Copy exactly the lines of the material below that run from the one containing "Keep writing the Blender" through the one containing "return (edge **". Copy no other lines.

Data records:
(begin)
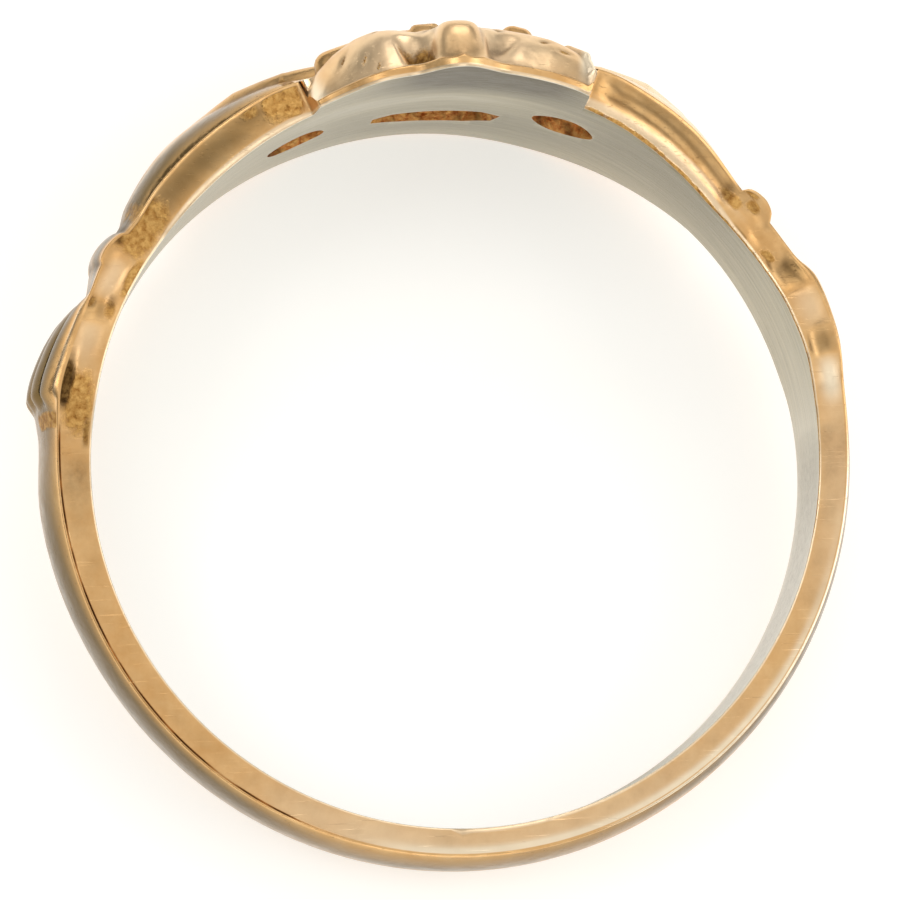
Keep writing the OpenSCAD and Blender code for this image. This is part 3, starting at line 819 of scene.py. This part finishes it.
# %% Polish, painted highlights and shade
cloud = add(g, "ShaderNodeTexNoise", {"Vector": in_ring, "Scale": 0.9, "Detail": 7.0, "Roughness": 0.68})
brushed_at = add(g, "ShaderNodeMapping", {"Vector": in_ring, "Scale": (0.3, 0.3, 13.0)})
brushed = add(g, "ShaderNodeTexNoise", {"Vector": brushed_at, "Scale": 1.0, "Detail": 5.0, "Roughness": 0.6})
# Tones under 0 mix in painted shade, tones over 0 painted highlights.
painted_shade_and_highlight = {name: add(g, "ShaderNodeMath", {0: mask["tone"], 1: sign}, operation="MULTIPLY", use_clamp=True)
        for name, sign in ((" dull", -1.0), (" pale", 1.0))}
shades = {}
for metal, pattern in (("polish", cloud), ("bore", brushed)):
    varied = add(g, "ShaderNodeMapRange", {"Value": pattern, **NOISE_SPAN})
    low, high = COLOURS[metal + " low"], COLOURS[metal + " high"]
    shade = add(g, "ShaderNodeMix", {0: varied, 6: low, 7: high}, **MIXED)
    for name, amount in painted_shade_and_highlight.items():
        shade = add(g, "ShaderNodeMix", {0: amount, 6: shade, 7: COLOURS[metal + name]}, **MIXED)
    shades[metal] = shade
outside = add(g, "ShaderNodeMix", {0: rough_mix, 6: shades["polish"], 7: casting}, **MIXED)
bore_mix = add(g, "ShaderNodeMath", {0: in_bore, 1: rough_mix}, operation="SUBTRACT", use_clamp=True)
clean = add(g, "ShaderNodeMix", {0: bore_mix, 6: outside, 7: shades["bore"]}, **MIXED)

# %% [markdown]
# ### Dirt and painted shade
# A dark brown sits in the roots between the forms, in the pits, in the openings, in the flutes'
# valleys and in the dark recess of one cuff: partly old dirt, partly painted shade. The grain breaks
# it up, and single pores of the rough casting hold a speck of dirt each.

# %% Dirt and painted shade
roots = add(g, "ShaderNodeMath", {0: mask["hollow"], 1: 0.7}, operation="MULTIPLY")
hollow_dirt_and_shade = add(g, "ShaderNodeMath", {0: mask["dark"], 1: roots}, operation="MAXIMUM")
shadowy = add(g, "ShaderNodeMapRange", {"Value": blotch, "From Min": 0.48, "From Max": 0.66, "To Max": 0.7})
# The walls of the openings get a blotchy painted shade.
in_openings = add(g, "ShaderNodeMath", {0: mask["cut"], 1: shadowy}, operation="MULTIPLY")
hollow_dirt_and_shade = add(g, "ShaderNodeMath", {0: hollow_dirt_and_shade, 1: in_openings}, operation="MAXIMUM")
broken_up = add(g, "ShaderNodeMapRange", {"Value": grain, "From Min": 0.3, "From Max": 0.6,
                "To Min": 1.0, "To Max": 0.7})
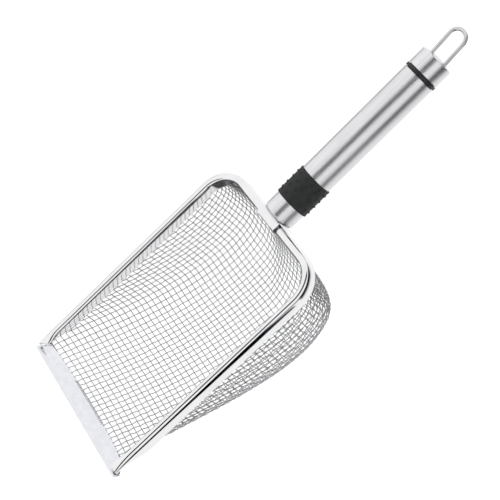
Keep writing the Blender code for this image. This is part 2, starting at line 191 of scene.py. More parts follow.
def surface(point):
    """Zero on the cloth's middle surface, negative inside the basket."""
    x, y, z = point
    across = abs(y) / HALF_SPAN
    back = max(x - POLE_X, 0.0) / REAR_REACH
    edge = (across ** PLAN_POWER + back ** PLAN_POWER) ** (1 / PLAN_POWER)
    share = back * back / (across * across + back * back + 1e-12)
    blend = side_round(x) * (1 - share) + END_ROUND * share
    power = max(blend - 4 * CORNER_DIP * share * (1 - share), LEAST_ROUND)
    below = max(-z / floor_depth(x), 0.0)
    return (edge ** power + below ** power) ** (1 / power) - 1


def slope(point):
    """The surface function's gradient, by central differences."""
    step = 1e-4
    gradient = np.zeros(3)
    for i in range(3):
        move = np.zeros(3)
        move[i] = step
        gradient[i] = (surface(point + move) - surface(point - move)) / (2 * step)
    return gradient


def depth_at(x, y):
    """How far the cloth lies below the mouth's plane, ahead of its rounded back."""
    power = side_round(x)
    return floor_depth(x) * max(1 - (abs(y) / HALF_SPAN) ** power, 0.0) ** (1 / power)


def rail_drop(x):
    """How far the band's sides reach down: less near the lip, where the cloth is shallow."""
    meets = depth_at(x, RAIL_CENTRE_Y - RAIL_WIDTH / 2 + BAND)
    return min(max(meets - CLOTH_EDGE_COVER, RAIL_END_DROP), RAIL_DROP)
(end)
Reply to the exercise>
Keep writing the Blender code for this image. This is part 2, starting at line 191 of scene.py. More parts follow.
def surface(point):
    """Zero on the cloth's middle surface, negative inside the basket."""
    x, y, z = point
    across = abs(y) / HALF_SPAN
    back = max(x - POLE_X, 0.0) / REAR_REACH
    edge = (across ** PLAN_POWER + back ** PLAN_POWER) ** (1 / PLAN_POWER)
    share = back * back / (across * across + back * back + 1e-12)
    blend = side_round(x) * (1 - share) + END_ROUND * share
    power = max(blend - 4 * CORNER_DIP * share * (1 - share), LEAST_ROUND)
    below = max(-z / floor_depth(x), 0.0)
    return (edge ** power + below ** power) ** (1 / power) - 1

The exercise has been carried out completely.